The other night I was invited to talk about my experiences when it comes to accommodations while travelling during a workshop about alternative tourism. It was all organized by the Enjoy’In hostel, which is a project to build a social and eco-friendly hostel in Mulhouse, the city I’m now living in.
I didn’t feel very legitimate to speak right after the Mulhouse’s tourist office and other touristic related companies. What could I bring? In the end, I decided to do as I always do when it comes to talking about travel: I simply told stories.
Here’s the written version (lightly edited) of my talk, it’ll be as if you were there! Get yourself a bowl of hummus with fresh pita and ice tea and let’s go.
(Lis cet article en Français, bébé!)
WHICH ALTERNATIVES TO CONVENTIONAL TOURISM?
ACCOMMODATION: AN INTEGRAL PART OF TRAVELLING

NOWADAYS THERE ARE AS MANY TYPES OF ACCOMMODATIONS THAN TYPES OF TRAVELLERS

The cheap travellers will choose to sleep in hostel’s dorms, go camping or try Couchsurfing, while the travellers with more resources will be keener to sleep in nice all inclusive hotels. The long-time traveller will favour volunteering which offers the possibility of sharing the life of a family or a farm. The activist traveller will care about finding accommodation which isn’t too bad for her/his carbon print.
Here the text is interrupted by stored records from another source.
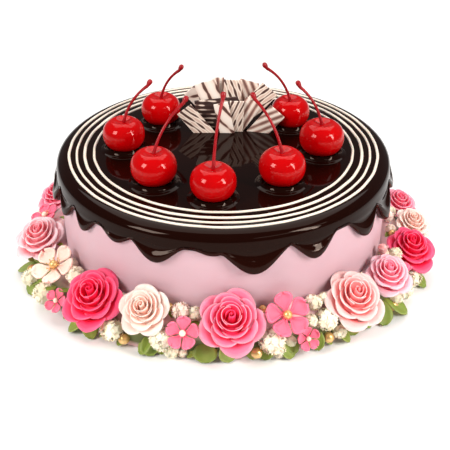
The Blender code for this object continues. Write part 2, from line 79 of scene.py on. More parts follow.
# The runs that show from the front: angle, length, half their width in degrees
FRONT_RUNS = (
    (-76.0, 12.0, 7.0),
    (-62.0, 9.0, 6.5),
    (-49.0, 7.5, 6.0),
    (-34.5, 4.5, 6.5),
    (-20.5, 8.5, 9.0),
    (-3.0, 2.2, 6.0),
    (9.2, 11.5, 11.5),
    (28.5, 9.5, 8.5),
    (50.5, 11.0, 9.0),
    (65.5, 14.0, 8.0),
)
BACK_SPACING = 15.0
BACK_SEED = 7

# Piped lines: radius, width
PIPED_LINES = ((69.0, 2.0), (73.9, 2.3), (78.1, 1.8), (82.0, 2.1))
LINE_HEIGHT = 0.7 * MM

# Cherries: name, angle, distance from the middle, diameter, and the stem's tip from the cherry's top
CHERRIES = (
    ("left", -86, 52.8, 22.2, (15.9, 1.0, 22.5)),
    ("back_left", -129, 45.2, 22.0, (13.1, -5.0, 20.3)),
    ("front_left", -40, 53.1, 23.0, (16.8, 13.0, 23.9)),
    ("front", -5, 55.5, 22.4, (5.0, 14.0, 32.4)),
    ("front_right", 35.5, 49.7, 23.2, (-15.3, 12.0, 26.0)),
    ("right", 80.5, 52.2, 23.4, (-14.3, 3.0, 22.3)),
    ("back_right", 124, 45.1, 21.6, (-16.0, -5.0, 23.0)),
)

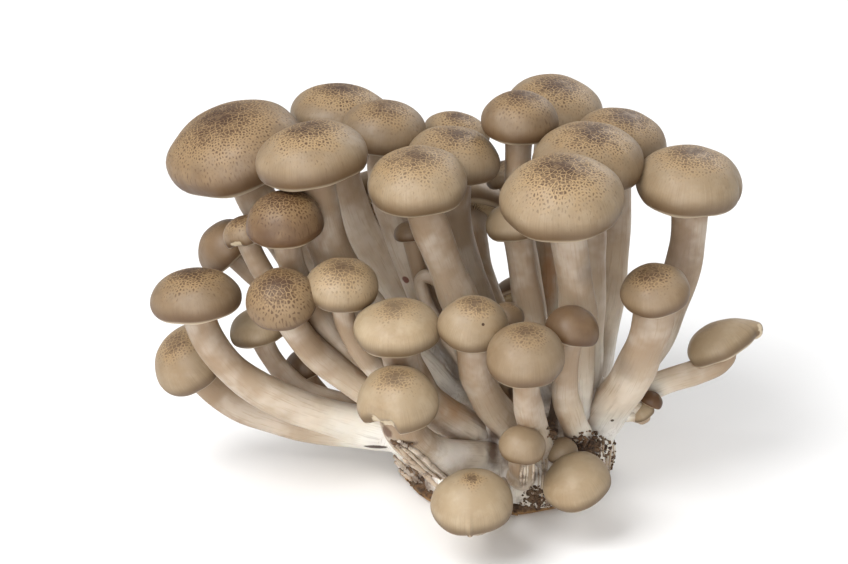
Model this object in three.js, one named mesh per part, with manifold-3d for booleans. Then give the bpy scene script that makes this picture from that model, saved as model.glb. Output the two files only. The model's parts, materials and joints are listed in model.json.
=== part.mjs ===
// A cluster of beech mushrooms (shimeji): nearly fifty brown caps on pale stems that grow
// from one knot of flesh, which stands on a cut foot of sawdust. Millimetres, +Z up, the
// middle of the foot at the origin, and the front of the cluster towards -Y.
import * as THREE from 'three'
import { mergeVertices } from 'three/addons/utils/BufferGeometryUtils.js'
import Module from 'manifold-3d'

const wasm = await Module()
wasm.setup()

// Driving dimensions
const GAP = 0.3 // clearance between neighbouring pieces
const FOOT_RADIUS = 24.6 // the sawdust foot
const FOOT_HEIGHT = 2.6
const FOOT_CHAMFER = 0.8
const KNOT_RADIUS = 25.4 // the knot of flesh that the stems grow from
const KNOT_HEIGHT = 20
const ROOT_HEIGHT = 10 // where the stems leave the knot
const ROOT_SHIFT = 10 // the stems lean to the left, so their roots lie to the right
const ROOT_SPREAD = 0.37 // how far out, for each millimetre that the cap stands out
const ROOT_LIMIT = 20
const LIP_DROP = 0.27 // how far the rolled rim hangs below the widest ring, of the radius
const CEILING = 0.12 // how far the flat middle of the underside lies below that ring
const GILL_DEPTH = 0.09 // height of a gill ridge at the rim, of the radius
const CAP_ROOM = 3 // gaps added to a cap's width, to keep its neighbours clear

// The cluster is laid out as an eye sees it from the front, EYE_DISTANCE away and looking
// down by EYE_TILT: "across" and "up" are read in the plane through the middle of the foot
// that faces the eye, and "back" is the true distance behind the foot's middle.
const EYE_DISTANCE = 565
const EYE_TILT = THREE.MathUtils.degToRad(22)
const AIM_ACROSS = -19.4 // what the eye looks straight at, left of the foot's middle
const AIM_UP = 44.9
const VIEW_RIGHT = new THREE.Vector3(1, 0, 0)
const VIEW_UP = new THREE.Vector3(0, Math.sin(EYE_TILT), Math.cos(EYE_TILT))
const TO_EYE = new THREE.Vector3(0, -Math.cos(EYE_TILT), Math.sin(EYE_TILT))
const EYE = new THREE.Vector3()
  .addScaledVector(VIEW_RIGHT, AIM_ACROSS)
  .addScaledVector(VIEW_UP, AIM_UP)
  .addScaledVector(TO_EYE, EYE_DISTANCE)

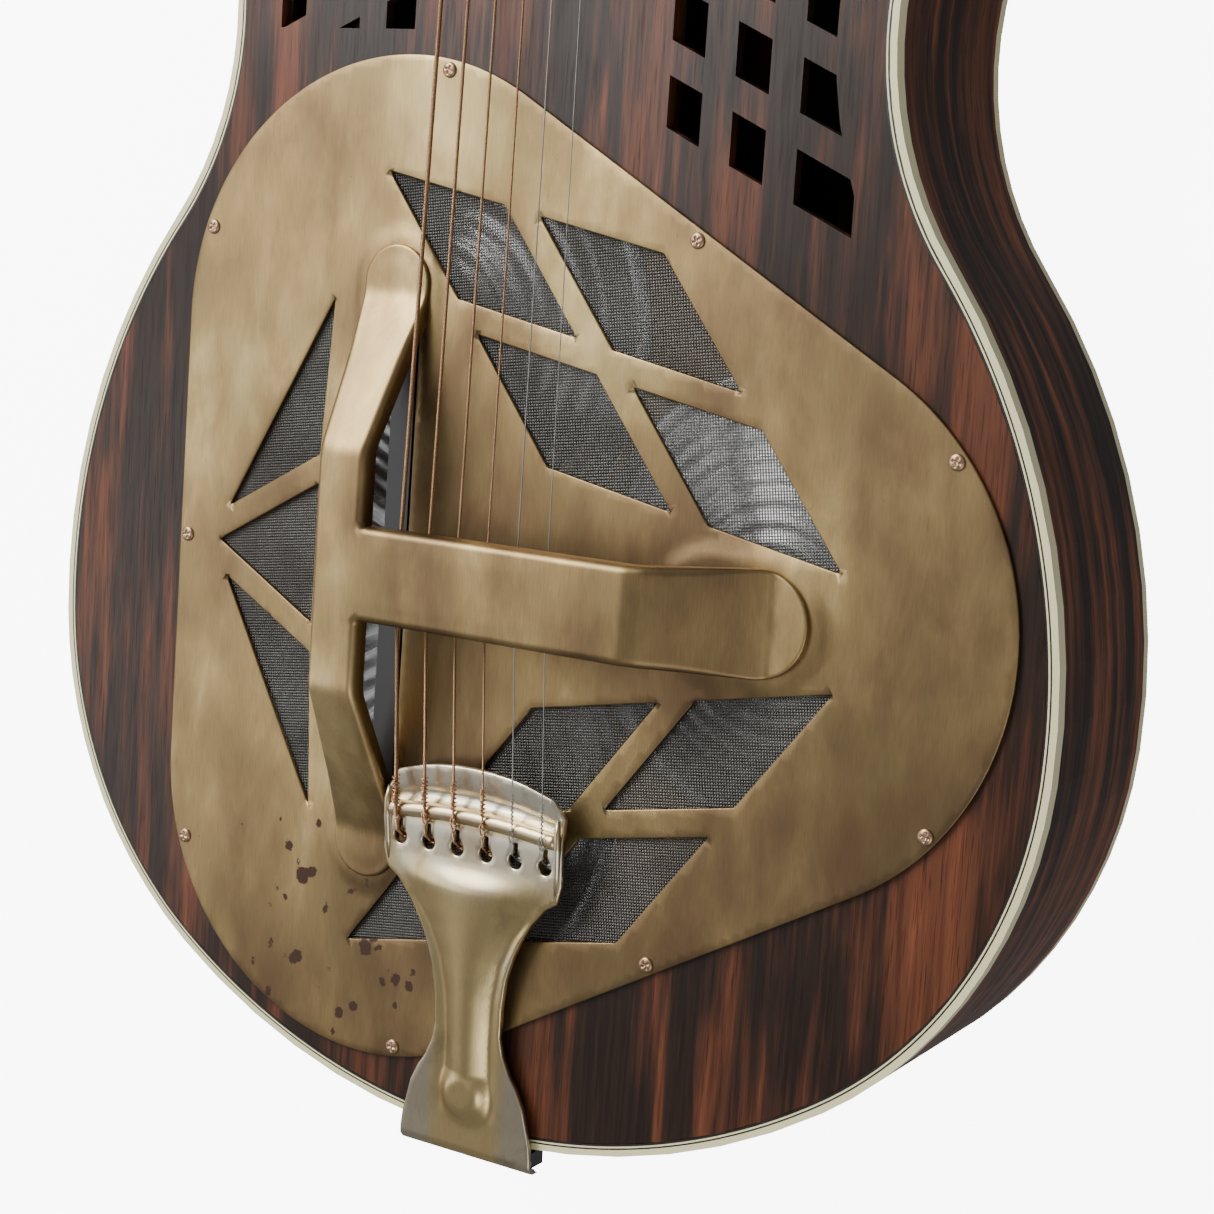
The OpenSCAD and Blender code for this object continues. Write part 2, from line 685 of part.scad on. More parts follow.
// The points of a half outline, mirrored and in reverse
function other_half(p) = [for (i = [len(p) - 1 : -1 : 0]) [-p[i].x, p[i].y]];
module head_shape() {
    polygon(concat(head_half, [head_hollow], other_half(head_half)));
}
module d_section(y, w, depth) {
    translate([0, y, z_neck]) rotate([90, 0, 0]) linear_extrude(1) intersection() {
        scale([w / 2, depth]) circle(1, $fn = 32);
        translate([-w, -2 * depth]) square([2 * w, 2 * depth]);
    }
}
rod_z = z_neck - 5;
rod_r = 3;
rod_nut_r = 4;
channel_w = 2 * rod_r;
pocket_w = 13;
pocket_l = 22;
// Room for the truss rod's nut, from y0 and z0 up to the headstock's face
module nut_pocket(y0, z0) {
    block([-pocket_w / 2, y0, z0], [pocket_w / 2, head_y + pocket_l, z_neck + 30]);
}
module neck() {
    color([0.24, 0.12, 0.08]) difference() {
        union() {
            hull() {
                d_section(scale_length + 1, nut_w, 15);
                d_section(neck_y + 40, board_w(neck_y + 40), 17);
            }
            hull() {
                d_section(neck_y + 40, board_w(neck_y + 40), 17);
                translate([-joint_w / 2, neck_y - 8, z_neck - 12]) cube([joint_w, 10, 12]);
                translate([-16, neck_y - 8, heel_z]) cube([32, 10, 4]);
                translate([0, neck_y + 4, heel_z]) cylinder(r = 12, h = 4, $fn = 32);
            }
            translate([0, 0, z_top]) linear_extrude(z_neck - z_top)
                polygon([[-board_w(board_y0) / 2, board_y0], [board_w(board_y0) / 2, board_y0],
                         [joint_w / 2, neck_y + 2], [-joint_w / 2, neck_y + 2]]);
            // Solid between the nut and the slanting headstock
            translate([-nut_w / 2, scale_length, z_neck - 14]) cube([nut_w, nut_t, 14]);
            head_frame() translate([0, 0, -head_t]) linear_extrude(head_wood) head_shape();
        }
        translate([0, 0, -1]) linear_extrude(z_top + 1) polygon(body_outline(0));
        block([-channel_w / 2, neck_y + 12, rod_z], [channel_w / 2, head_y + 1, z_neck + 1]);
        translate([0, neck_y + 12, rod_z]) rotate([-90, 0, 0]) cylinder(r = rod_r, h = head_y - neck_y);
        nut_pocket(head_y, rod_z - rod_nut_r - 1);
        head_frame() tuner_holes(bushing_r);
        // Flat seat for the nut
        block([-nut_w, scale_length, z_neck], [nut_w, head_y, z_neck + 20]);
    }
}
module fingerboard() {
    color([0.1, 0.07, 0.06]) difference() {
        translate([0, 0, z_neck]) linear_extrude(board_t)
            polygon([[-board_w(board_y0) / 2, board_y0], [board_w(board_y0) / 2, board_y0],
                     [nut_w / 2, scale_length], [-nut_w / 2, scale_length]]);
        for (n = [1 : fret_count]) {
            y = fret_y(n);
            block([-50, y - tang_w / 2, z_board - tang_h], [50, y + tang_w / 2, z_board + 1]);
        }
        for (p = markers) translate([p.x, p.y, z_board - marker_t]) cylinder(r = marker_r, h = 5, $fn = 32);
    }
}
tang_w = 0.6;
tang_h = 1.8;
module frets() {
    color([0.78, 0.78, 0.76]) for (n = [1 : fret_count]) {
        w = board_w(fret_y(n));
        y = fret_y(n);
        block([-w / 2, y - tang_w / 2, z_board - tang_h], [w / 2, y + tang_w / 2, z_board + eps]);
        translate([-w / 2, y, 0]) intersection() {
            translate([0, 0, z_board - 0.4]) rotate([0, 90, 0]) cylinder(r = fret_h + 0.4, h = w, $fn = 24);
            translate([0, -5, z_board]) cube([w, 10, 5]);
        }
    }
}
marker_r = 3;
marker_t = 1.2;
function between(n) = (fret_y(n) + fret_y(n - 1)) / 2;
markers = concat([for (n = [3, 5, 7, 9, 15]) [0, between(n)]], [for (s = [-11, 11]) [s, between(12)]]);
module fret_markers() {
    color([0.9, 0.9, 0.86]) for (p = markers) translate([p.x, p.y, z_board - marker_t])
        cylinder(r = marker_r, h = marker_t, $fn = 32);
}
module nut() {
    color([0.93, 0.9, 0.8]) difference() {
        block([-nut_w / 2, scale_length, z_neck], [nut_w / 2, head_y, z_nut + 0.6]);
        for (i = [0 : 5]) {
            r = gauge(i) + 0.05;
            translate([string_x(i, nut_spacing) - r - 0.6, scale_length - 1, z_nut - r - 1.2])
                cube([2 * r + 1.2, nut_t + 2, 10]);
        }
    }
}
module headstock_overlay() {
    color([0.14, 0.08, 0.06]) difference() {
        head_frame() translate([0, 0, -overlay_t]) linear_extrude(overlay_t) head_shape();
        head_frame() tuner_holes(bushing_r);
        nut_pocket(head_y - 5, 0);
        block([-nut_w, scale_length - 10, 0], [nut_w, head_y, z_neck + 20]);
        head_frame() truss_screw_holes();
    }
}
module truss_rod() {
    color([0.5, 0.5, 0.5]) translate([0, neck_y + 12, rod_z]) rotate([-90, 0, 0])
        cylinder(r = rod_r, h = head_y - neck_y - 12 + 2);
}
rod_nut_y = head_y + 2.3;
module truss_rod_nut() {
    color([0.72, 0.6, 0.35]) difference() {
        translate([0, rod_nut_y, rod_z]) rotate([-90, 0, 0]) cylinder(r = rod_nut_r, h = 10);
        translate([0, rod_nut_y + 5, rod_z]) rotate([-90, 0, 0]) cylinder(r = 2.3, h = 10, $fn = 6);
    }
}
cover_t = 1.6;
cover_screws = [[0, 30], [-8, 4], [8, 4]];
cover_screw_r = 0.9;
cover_half = [[11, 1.5], [11, 8], [8, 20], [3.5, 33]];
module truss_screw_holes() {
    for (p = cover_screws) translate([p.x, p.y, -overlay_t - 1])
        cylinder(r = cover_screw_r, h = 10, $fn = 16);
}
module truss_rod_cover() {
    color([0.08, 0.07, 0.07]) head_frame() difference() {
        linear_extrude(cover_t) polygon(concat(cover_half, other_half(cover_half)));
        truss_screw_holes();
    }
}
module truss_cover_screws() {
    color([0.75, 0.68, 0.5]) head_frame() for (p = cover_screws) translate([p.x, p.y, 0]) {
        translate([0, 0, -overlay_t]) cylinder(r = cover_screw_r, h = overlay_t + cover_t + eps, $fn = 16);
        translate([0, 0, cover_t]) cylinder(r1 = 1.9, r2 = 1.2, h = 0.8, $fn = 24);
    }
}

// ---- Tuners ----
// Posts in the headstock's own frame, in string order from the bass side
tuner_v0 = 44;
tuner_x = 21;
post_r = 3;
post_fit = 0.05;
bushing_r = 4.8;
bushing_flange_r = 7;
gear_r = 7;
gear_t = 4;
worm_r = 2.9;
worm_gap = 0.3;
plate_gauge = 1.2;
post_top = 12;
string_level = 6;
gear_z = -head_t - plate_gauge - 0.3 - gear_t;
collar_r = 3;
worm_z = -head_t - plate_gauge - collar_r - 0.3;
worm_offset = gear_r + worm_r + worm_gap;
button_x = 54;
button_r = 7.5;
button_t = 6.5;
function post_rank(i) = i < 3 ? i : 5 - i;
function post_side(i) = i < 3 ? -1 : 1;
function post_at(i) = [post_side(i) * tuner_x, tuner_v0 + post_rank(i) * tuner_pitch];
// The string meets the inner side of its post, on top of the turns.
wrap_r = 0.7;
function string_end_local(i) = let (p = post_at(i), reach = post_r + 2 * wrap_r + gauge(i) + 0.2)
    [p.x - post_side(i) * reach, p.y - 2, string_level];
function string_end(i) = let (p = string_end_local(i))
    [p.x, head_y + p.y * cos(head_angle) + p.z * sin(head_angle),
     head_z - p.y * sin(head_angle) + p.z * cos(head_angle)];
module tuner_holes(r) {
    for (i = [0 : 5]) translate([post_at(i).x, post_at(i).y, -head_t - 5])
        cylinder(r = r, h = head_t + 10);
}
module tuner_bushings() {
    color([0.75, 0.68, 0.5]) head_frame() for (i = [0 : 5]) translate([post_at(i).x, post_at(i).y, 0])
        difference() {
            union() {
                translate([0, 0, -head_t]) cylinder(r = bushing_r, h = head_t);
                cylinder(r = bushing_flange_r, h = 1.5);
            }
            translate([0, 0, -head_t - 1]) cylinder(r = post_r + post_fit, h = head_t + 5);
        }
}
// One long plate under each row of tuners, with an ear at each end of every worm
ear_t = 1.6;
ear_x = [tuner_x - 8, tuner_x + 7];
module tuner_plates() {
    color([0.66, 0.58, 0.4]) head_frame() for (s = [0, 1]) mirror([s, 0, 0]) difference() {
        union() {
            translate([tuner_x - 11, tuner_v0 - 20, -head_t - plate_gauge])
                cube([22, 2 * tuner_pitch + 34, plate_gauge]);
            for (k = [0 : 2]) for (x = ear_x)
                translate([x, tuner_v0 + k * tuner_pitch - worm_offset - 3.5, worm_z - 3.5])
                    cube([ear_t, 7, -head_t - plate_gauge - worm_z + 3.5 + eps]);
        }
        for (k = [0 : 2]) {
            translate([tuner_x, tuner_v0 + k * tuner_pitch, -head_t - 5])
                cylinder(r = post_r + post_fit, h = 10);
            translate([0, tuner_v0 + k * tuner_pitch - worm_offset, worm_z]) rotate([0, 90, 0])
                cylinder(r = shaft_r + post_fit, h = 100);
        }
        for (p = plate_holes) translate([p.x, p.y, -head_t - 5])
            cylinder(r = tuner_screw_r, h = 10, $fn = 16);
    }
}
tuner_screw_r = 1.1;
// The screws stand clear of the gears and the worms.
plate_holes = [for (v = [-17, 17, tuner_pitch + 18, 2 * tuner_pitch + 11]) [tuner_x, tuner_v0 + v]];
module tuner_screws() {
    color([0.75, 0.68, 0.5]) head_frame() for (s = [0, 1]) mirror([s, 0, 0]) for (p = plate_holes)
        translate([p.x, p.y, -head_t - plate_gauge]) {
            cylinder(r = tuner_screw_r, h = plate_gauge, $fn = 16);
            translate([0, 0, -1]) cylinder(r1 = 1.4, r2 = 2.2, h = 1, $fn = 24);
        }
}
shaft_r = 1.8;
module tuner_button(i) {
    p = post_at(i);
    s = post_side(i) > 0 ? 0 : 1;
    head_frame() mirror([s, 0, 0]) translate([0, p.y - worm_offset, worm_z]) {
        color([0.66, 0.58, 0.4]) {
            translate([ear_x[0] - 1, 0, 0]) rotate([0, 90, 0])
                cylinder(r = shaft_r, h = button_x - 5 - ear_x[0]);
            translate([ear_x[0] + ear_t + 0.3, 0, 0]) rotate([0, 90, 0])
                cylinder(r = worm_r, h = ear_x[1] - ear_x[0] - ear_t - 0.6);
            translate([ear_x[1] + ear_t + 0.3, 0, 0]) rotate([0, 90, 0])
                cylinder(r = collar_r, h = 4);
        }
        color([0.9, 0.88, 0.8]) {
            translate([button_x, 0, -button_t / 2]) cylinder(r = button_r, h = button_t);
            translate([button_x - 11, 0, 0]) rotate([0, 90, 0]) cylinder(r1 = 2.6, r2 = 3.2, h = 6);
        }
    }
}
gear_teeth = 16;
gear_tooth = 0.9;
module tuner_post(i) {
    p = post_at(i);
    color([0.75, 0.68, 0.5]) head_frame() translate([p.x, p.y, 0]) {
        difference() {
            union() {
                translate([0, 0, gear_z]) cylinder(r = post_r, h = post_top - gear_z);
                translate([0, 0, gear_z]) linear_extrude(gear_t) polygon([for (k = [0 : 4 * gear_teeth - 1])
                    on_circle([0, 0], gear_r - (k % 4 < 2 ? 0 : gear_tooth), k * 90 / gear_teeth)]);
            }
            translate([-10, 0, string_level]) rotate([0, 90, 0]) cylinder(r = 0.9, h = 20, $fn = 16);
        }
        for (k = [-1, 0, 1]) translate([0, 0, string_level - 1.9 + k * 1.45]) rotate_extrude()
            translate([post_r + wrap_r - 0.1, 0]) circle(wrap_r, $fn = 16);
    }
}
module tuner_button_1() { tuner_button(0); }
module tuner_button_2() { tuner_button(1); }
module tuner_button_3() { tuner_button(2); }
module tuner_button_4() { tuner_button(3); }
module tuner_button_5() { tuner_button(4); }
module tuner_button_6() { tuner_button(5); }
module tuner_post_1() { tuner_post(0); }
module tuner_post_2() { tuner_post(1); }
module tuner_post_3() { tuner_post(2); }
module tuner_post_4() { tuner_post(3); }
module tuner_post_5() { tuner_post(4); }
module tuner_post_6() { tuner_post(5); }

back_panel();
side_bass();
side_treble();
top_panel();
top_binding();
top_purfling();
back_binding();
top_lining();
back_lining();
back_braces();
neck_block();
tail_block();
neck_stick();
soundwell();
well_posts();
cone_treble();
cone_bass_upper();
cone_bass_lower();
t_bridge();
saddle();
coverplate();
coverplate_screws();
handrest();
screen_upper();
screen_lower();
screen_bass();
tailpiece();
tailpiece_bracket();
tailpiece_hinge_pin();
tailpiece_screws();
strap_button();
wound_strings();
plain_strings();
neck();
fingerboard();
frets();
fret_markers();
nut();
headstock_overlay();
truss_rod();
truss_rod_nut();
truss_rod_cover();
truss_cover_screws();
tuner_bushings();
tuner_plates();
tuner_screws();
tuner_button_1();
tuner_button_2();
tuner_button_3();
tuner_button_4();
tuner_button_5();
tuner_button_6();
tuner_post_1();
tuner_post_2();
tuner_post_3();
tuner_post_4();
tuner_post_5();
tuner_post_6();
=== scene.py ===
"""Finishes a resonator guitar: pressed brass, spun cones, wound strings, dark striped wood."""
from math import atan2, ceil, cos, degrees, dist, hypot, pi, radians, sin, sqrt

import bpy
import numpy as np
from bpy.props import FloatProperty, FloatVectorProperty, IntProperty, PointerProperty
from mathutils import Matrix, Vector
from mathutils.geometry import delaunay_2d_cdt


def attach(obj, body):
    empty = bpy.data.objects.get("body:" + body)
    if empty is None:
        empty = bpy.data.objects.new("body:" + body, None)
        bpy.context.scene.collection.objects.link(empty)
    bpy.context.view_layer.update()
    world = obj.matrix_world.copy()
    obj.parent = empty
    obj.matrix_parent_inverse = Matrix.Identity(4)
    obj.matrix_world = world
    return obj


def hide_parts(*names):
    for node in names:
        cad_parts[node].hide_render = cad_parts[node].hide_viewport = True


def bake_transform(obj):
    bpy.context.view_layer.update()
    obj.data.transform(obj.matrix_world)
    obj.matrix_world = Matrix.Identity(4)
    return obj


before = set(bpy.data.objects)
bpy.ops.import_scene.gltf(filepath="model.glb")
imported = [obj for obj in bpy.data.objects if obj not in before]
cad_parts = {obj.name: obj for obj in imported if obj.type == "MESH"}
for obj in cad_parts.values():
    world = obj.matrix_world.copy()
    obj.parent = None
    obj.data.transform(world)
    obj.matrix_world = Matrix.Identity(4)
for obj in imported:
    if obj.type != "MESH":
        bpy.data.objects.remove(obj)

bl_info = {
    "name": "Resonator Guitar Finish",
    "version": (1, 0, 0),
    "blender": (4, 5, 0),
    "location": "3D View > Sidebar > Guitar",
    "description": "Builds the pressed, spun and strung pieces of a resonator guitar and its finishes",
    "category": "Object",
}

MM = 0.001
ROOT = "guitar"
TAIL = "tailpiece_plate"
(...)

The adventurous traveller will try to discover how it feels to live like a local and will look for unusual accommodation, while some other traveller will feel more comfortable in a traditional hotel room with at least a shower with hot water and clean sheets.
Accommodation actually speaks volume about how we travel, our resources and privileges, but also our values and the definition we give to travel itself.
When going on holidays, world tour, working holiday visa, expatriation, or else, accommodation is the travel’s chore. After all, it will be “home away from home” as my Taiwanese host loved to say.
It can only take a bad experience with accommodation to tarnish a journey, even a whole country. What can be said of the two snorers in my nine-people’s dorm in Honk Kong? About my failed Couchsurfing experience in Singapore? The flying cockroaches in my Balinese room? Those nights shivering in a van? For some people, those experiences could ruin a trip.
As for me, even scary, even tiring, they are (almost) always good substances for stories.
HEY, I’M CÉLINE, I’M 32. NICE TO MEET YOU.
(I know I rock when it comes to introducing myself)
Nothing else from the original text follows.